Although Lingle dealt with a retaliatory discharge claim and the present case involves a discriminatory discharge claim, the relevant factual issues are the same: the conduct of the plaintiff and the conduct and motivation of the employer. As in Lingle, resolution of these issues does not require interpretation of plaintiffs collective bargaining agreement. Further, Lingle hints, in dicta, that § 301 does not preempt state civil rights statutes. Id. at 412, 108 S.Ct. at 1884-85 (“The Court of Appeals ‘recognize[d] that § 301 does not pre-empt state anti-discrimination laws, even though a suit under these laws, like a suit alleging retaliatory discharge, requires a state court to determine whether just cause existed to justify the discharge.’”). Thus, Lingle supports remanding the present case.

Further, the Sixth Circuit held, in Tisdale v. United Ass’n of Journeymen, 25 F.3d 1308 (6th Cir.1994), that a claim alleging “disparate treatment under a state civil rights statute” was independent from a collective bargaining agreement and was not removable under 29 U.S.C. § 185(a). Id. at 1314. The court reasoned that “this is not fundamentally a labor case involving negotiated contractual terms, which is what § 301 addresses. This is a discrimination case involving nonnegotiable rights guaranteed by the State of Michigan.” Id. at 1312. Clearly, the same analysis applies to the case at bar. See also Smolarek v. Chrysler Corp., 879 F.2d 1326 (6th Cir.1989) (holding that 29 U.S.C. § 185(a) does not preempt state-law claims brought by unionized plaintiffs under Michigan’s Handicappers’ Civil Rights Act and Michigan’s retaliatory discharge statute). Defendant argues that even though § 301 does not preempt claims under the Elliott— Larsen Act, plaintiffs complaint is still so intertwined with contract issues that removal is appropriate. Defendants’ argument misses the mark. Plaintiffs complaint is not, as the defendants claim, founded on the denial of rights defined solely by contract. To the contrary, her complaint alleges only the denial of rights defined by Michigan’s civil rights statutes, which are unaffected by plaintiffs collective bargaining agreement. As in Tisdale, this court is drawn to the conclusion that “plaintiffs state-law claim may not be removed because it arises from an independent body of state substantive rights and does not invoke any legal ground that has been preempted by federal labor law. Nor is the claim ‘inextricably intertwined with consideration of the terms of the labor contract.’” Tisdale, 25 F.3d at 1311 (quoting Allis-Chalmers, 471 U.S. at 213, 105 S.Ct. at 1912).
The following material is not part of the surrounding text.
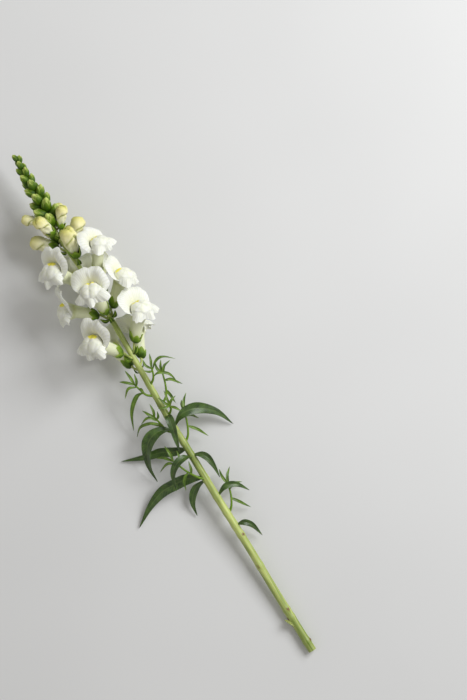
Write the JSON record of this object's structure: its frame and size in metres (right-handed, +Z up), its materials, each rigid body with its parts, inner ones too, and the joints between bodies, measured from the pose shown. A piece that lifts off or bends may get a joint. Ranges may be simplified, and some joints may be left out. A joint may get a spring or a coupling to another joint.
{
  "type": "cut snapdragon stem",
  "caption": "Cut flower stem lying flat: bare green stalk with leafy side shoots below, then ruffled white two-lipped florets, half-open cream buds and a tapering green bud tip.",
  "frame": {"origin": "middle of the whole stem in plan, on the surface that it lies on", "axes": "+X runs along the stem from the cut end to the bud tip, +Y to its left, +Z up from the surface"},
  "size_m": [0.5225, 0.1222, 0.0712],
  "materials": {
    "stem": "smooth fresh green, satin, paler towards the cut end",
    "shoot": "fresh green, satin",
    "leaf": "deep green, lightly glossy, with a pale midrib",
    "petal": "matt velvety white, yellow spot on the palate",
    "bud": "matt cream to yellow-green"
  },
  "bodies": {
    "root": {"stem": "stem", "side_shoot_1": "shoot", "side_shoot_2": "shoot", "side_shoot_3": "shoot", "side_shoot_4": "shoot", "side_shoot_5": "shoot", "side_shoot_6": "shoot", "side_shoot_7": "shoot", "side_shoot_8": "shoot", "leaf_1": "leaf", "leaf_2": "leaf", "leaf_3": "leaf", "leaf_4": "leaf", "leaf_5": "leaf", "leaf_6": "leaf", "leaf_7": "leaf", "leaf_8": "leaf", "leaf_9": "leaf", "leaf_10": "leaf", "floret_1": "petal", "floret_2": "petal", "floret_3": "petal", "floret_4": "petal", "floret_5": "petal", "floret_6": "petal", "floret_7": "petal", "floret_8": "petal", "floret_9": "petal", "floret_10": "petal", "floret_11": "petal", "opening_bud_1": "bud", "opening_bud_2": "bud", "opening_bud_3": "bud", "opening_bud_4": "bud", "opening_bud_5": "bud", "opening_bud_6": "bud", "opening_bud_7": "bud", "opening_bud_8": "bud", "opening_bud_9": "bud"}
  },
  "joints": []
}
Lastly, defendants characterize plaintiffs removal of all counts except for the Elliott-Larsen count as an “overt act of forum manipulation” which “should not be condoned by this court.” Defendants, however, ignore the following language from the Supreme Court in Caterpillar:

[T]he presence of a federal question, even a § 301 question, in a defensive argument does not overcome the paramount policies embodied in the well-pleaded complaint rule — that the plaintiff is the master of the complaint, that a federal question must appear on the face of the complaint, and that the plaintiff may, by eschewing claims based on federal law, choose to have the cause heard in state court.... [A] defendant cannot, merely by injecting a federal question into an action that asserts what is plainly a state-law claim, transform the action into one arising under federal law, thereby selecting the forum in which the claim shall be litigated.

Caterpillar, 482 U.S. at 398-99, 107 S.Ct. at 2433 (first emphasis added).
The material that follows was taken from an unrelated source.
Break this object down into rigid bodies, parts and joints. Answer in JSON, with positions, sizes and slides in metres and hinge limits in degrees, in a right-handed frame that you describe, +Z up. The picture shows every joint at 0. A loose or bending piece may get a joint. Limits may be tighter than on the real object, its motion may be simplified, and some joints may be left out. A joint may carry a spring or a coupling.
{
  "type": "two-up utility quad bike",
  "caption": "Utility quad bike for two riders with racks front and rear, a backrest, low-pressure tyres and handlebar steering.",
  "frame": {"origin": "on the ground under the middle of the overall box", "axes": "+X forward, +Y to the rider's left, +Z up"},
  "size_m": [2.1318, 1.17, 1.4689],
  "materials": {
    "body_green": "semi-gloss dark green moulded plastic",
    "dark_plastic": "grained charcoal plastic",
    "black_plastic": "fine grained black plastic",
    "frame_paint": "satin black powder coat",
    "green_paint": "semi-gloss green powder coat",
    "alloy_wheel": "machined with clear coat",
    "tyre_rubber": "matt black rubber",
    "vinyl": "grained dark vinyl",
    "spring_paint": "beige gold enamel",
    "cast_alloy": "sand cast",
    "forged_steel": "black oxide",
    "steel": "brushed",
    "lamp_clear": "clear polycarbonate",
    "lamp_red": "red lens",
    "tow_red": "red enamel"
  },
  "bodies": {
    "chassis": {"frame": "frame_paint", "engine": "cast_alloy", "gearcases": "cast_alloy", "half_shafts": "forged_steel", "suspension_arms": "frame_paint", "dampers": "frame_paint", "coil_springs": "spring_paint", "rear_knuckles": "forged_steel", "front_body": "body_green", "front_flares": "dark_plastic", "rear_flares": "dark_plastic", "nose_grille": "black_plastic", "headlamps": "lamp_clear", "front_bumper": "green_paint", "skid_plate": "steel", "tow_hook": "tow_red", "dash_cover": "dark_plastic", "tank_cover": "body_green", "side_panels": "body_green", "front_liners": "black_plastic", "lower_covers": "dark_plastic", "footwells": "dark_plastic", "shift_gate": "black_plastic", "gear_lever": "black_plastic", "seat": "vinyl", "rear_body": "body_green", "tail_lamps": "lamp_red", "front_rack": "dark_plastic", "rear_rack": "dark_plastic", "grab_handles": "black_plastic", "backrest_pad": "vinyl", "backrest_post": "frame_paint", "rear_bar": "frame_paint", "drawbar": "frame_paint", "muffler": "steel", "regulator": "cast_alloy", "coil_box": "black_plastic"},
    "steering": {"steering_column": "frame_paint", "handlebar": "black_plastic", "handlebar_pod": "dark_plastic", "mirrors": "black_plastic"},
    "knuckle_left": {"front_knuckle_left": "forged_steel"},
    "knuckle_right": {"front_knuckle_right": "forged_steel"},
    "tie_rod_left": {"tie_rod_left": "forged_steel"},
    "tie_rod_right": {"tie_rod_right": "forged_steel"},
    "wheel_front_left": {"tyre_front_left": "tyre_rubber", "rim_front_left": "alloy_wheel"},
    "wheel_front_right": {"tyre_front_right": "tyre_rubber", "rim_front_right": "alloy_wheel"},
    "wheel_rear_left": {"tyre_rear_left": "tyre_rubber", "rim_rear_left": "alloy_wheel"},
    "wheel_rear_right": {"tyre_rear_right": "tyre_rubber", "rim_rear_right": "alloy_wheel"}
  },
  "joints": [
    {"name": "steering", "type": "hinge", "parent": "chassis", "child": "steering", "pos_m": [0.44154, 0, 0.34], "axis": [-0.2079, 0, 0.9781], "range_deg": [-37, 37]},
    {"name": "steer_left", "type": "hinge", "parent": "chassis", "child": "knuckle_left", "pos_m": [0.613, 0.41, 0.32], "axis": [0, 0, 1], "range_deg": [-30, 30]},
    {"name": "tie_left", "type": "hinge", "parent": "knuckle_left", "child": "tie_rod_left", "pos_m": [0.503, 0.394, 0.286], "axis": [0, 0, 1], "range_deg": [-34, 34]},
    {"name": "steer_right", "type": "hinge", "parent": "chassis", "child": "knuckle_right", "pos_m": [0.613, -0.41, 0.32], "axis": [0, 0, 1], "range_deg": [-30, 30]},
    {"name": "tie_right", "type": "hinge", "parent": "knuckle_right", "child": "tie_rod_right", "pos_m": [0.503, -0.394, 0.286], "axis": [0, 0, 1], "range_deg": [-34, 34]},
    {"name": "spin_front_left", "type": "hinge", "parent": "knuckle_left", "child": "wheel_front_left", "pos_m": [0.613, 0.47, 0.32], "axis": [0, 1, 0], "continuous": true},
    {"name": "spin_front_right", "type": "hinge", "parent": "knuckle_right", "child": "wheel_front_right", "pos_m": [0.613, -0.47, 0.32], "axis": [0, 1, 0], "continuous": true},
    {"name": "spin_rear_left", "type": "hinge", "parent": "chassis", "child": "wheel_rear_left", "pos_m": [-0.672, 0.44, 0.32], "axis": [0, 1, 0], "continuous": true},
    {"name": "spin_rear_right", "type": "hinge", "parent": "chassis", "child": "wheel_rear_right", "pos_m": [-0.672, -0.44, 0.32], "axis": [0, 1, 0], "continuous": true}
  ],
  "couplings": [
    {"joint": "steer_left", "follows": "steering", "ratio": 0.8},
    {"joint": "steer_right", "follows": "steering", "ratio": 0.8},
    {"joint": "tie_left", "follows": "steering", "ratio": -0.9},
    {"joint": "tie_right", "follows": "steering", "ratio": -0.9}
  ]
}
For the foregoing reasons, removal of this action, in light of the amended complaint, is improper.

ORDER

Therefore, it is hereby ORDERED that plaintiffs motion to amend the complaint and plaintiffs petition for remand be GRANTED.
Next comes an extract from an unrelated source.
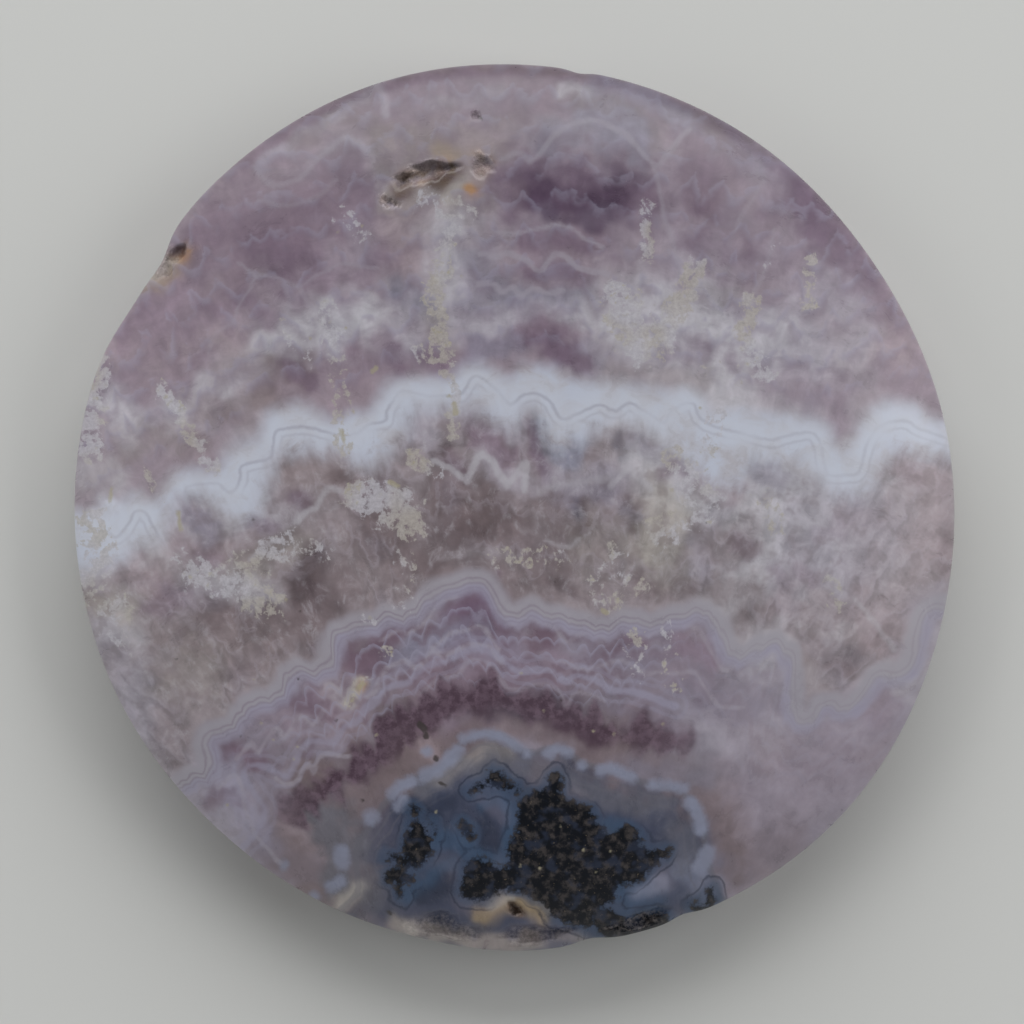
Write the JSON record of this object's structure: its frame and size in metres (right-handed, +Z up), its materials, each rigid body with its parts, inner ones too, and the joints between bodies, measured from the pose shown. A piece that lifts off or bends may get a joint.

It is further ORDERED that the present action be REMANDED to the Circuit Court for the County of Oakland, Michigan.

SO ORDERED. 
      
      . GM denies these allegations. It is their position that plaintiff was terminated for repeatedly making threatening remarks to various members of GM management.
     
      
      . As stated by the Sixth Circuit, “[i]t should be self-evident that if Congress did not preempt state civil rights actions by operation of federal civil rights law it could not have meant to do so through federal labor law." Tisdale v. United Ass'n of Journeymen, 25 F.3d 1308, 1312 (6th Cir.1994).
     
      
      . It should be noted that the cases relied upon by-defendants, Eitmann v. New Orleans Pub. Serv. Inc., 730 F.2d 359 (5th Cir.1984), and Olguin v. Inspiration Consol. Copper Co., 740 F.2d 1468 (9th Cir.1984), are inapposite. They do not deal with state-law civil rights claims and were decided before the Supreme Court's rulings in Caterpillar and Lingle, and the Sixth Circuit's rulings in Smolarek and Tisdale, which bind this court.